The impact that this movie has made on my life however, is far more vivid and explainable than any of my first 30 viewings of the movie combined. And probably my last 10 or so, due to the dangerously heavy drinking game that my brother and I often play while watching it. But the impact is still clear, and travels much further into the makeup of my brain than just my unknowingly, habitual tendencies which cause me to steal many or all of Michael Keaton's mannerisms.
The movie changed my life because I saw it a thousand times. We didn't have many movies, and this was the only one that my sister and I could agree to watch together. I thought it was funny, and she thought Alec Baldwin was hot. Non the less I've seen the movie too much. So much in fact that the mere thought of death (generally ghost and underworld claims) nearly always brings up an habitual association with the movie: Beetlejuice. I have seen this movie so many times that I often quote lines aloud, after similar moments from the movie arise. An example for instance would be

The Radio: A man and wife were found dead today......

Everything appearing after the elicits can be depicted as my thoughts trailing off into the movie.
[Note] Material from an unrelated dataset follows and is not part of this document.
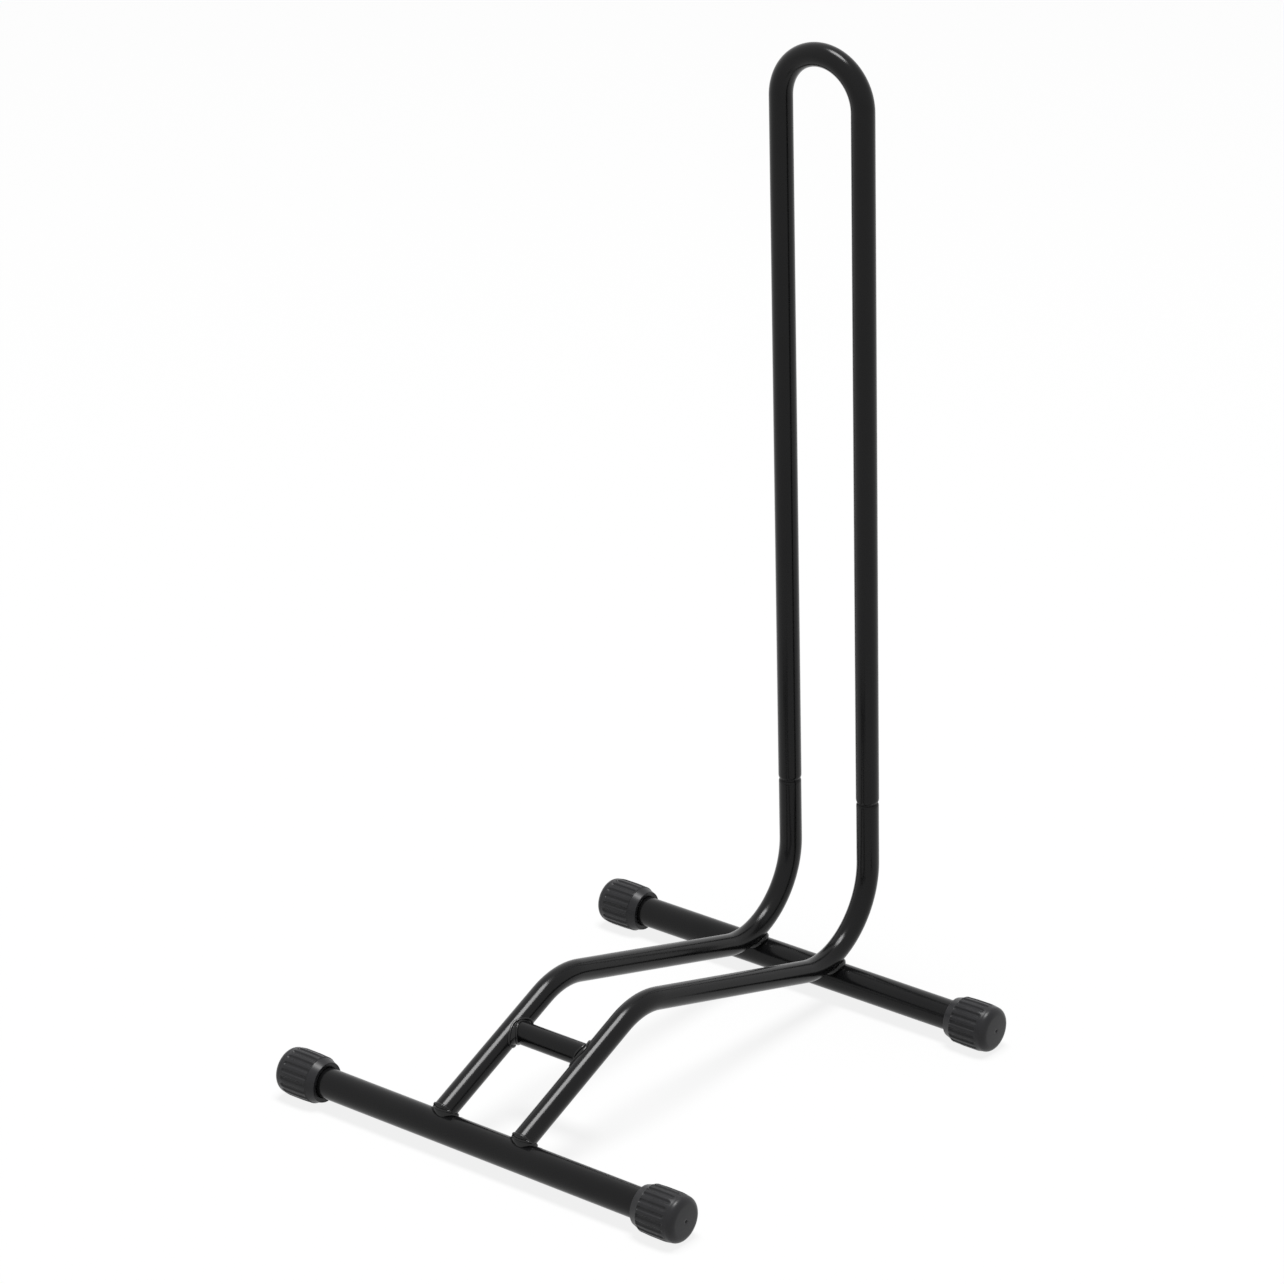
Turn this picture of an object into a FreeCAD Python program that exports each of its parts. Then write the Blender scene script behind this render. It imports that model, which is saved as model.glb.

So in a nutshell I'd have to claim that this movie has altered my life to the point where I not only steal it's prized character's mannerisms... I eat, live, sleep, and crave it. And because of all this (Tim Burton and Michael Keaton) I have learned to treat death as it's own sort of character, even within my own writing. As I am recently handed in a short story for workshop where an Englishman in Canada is planning to leap off from his building, while an elderly American woman with binoculars can't stop starring at his teeth. Eventually he jumps and it is described like a Bidet.

I hope Beetlejuice is as helpful to you as it has always been for me.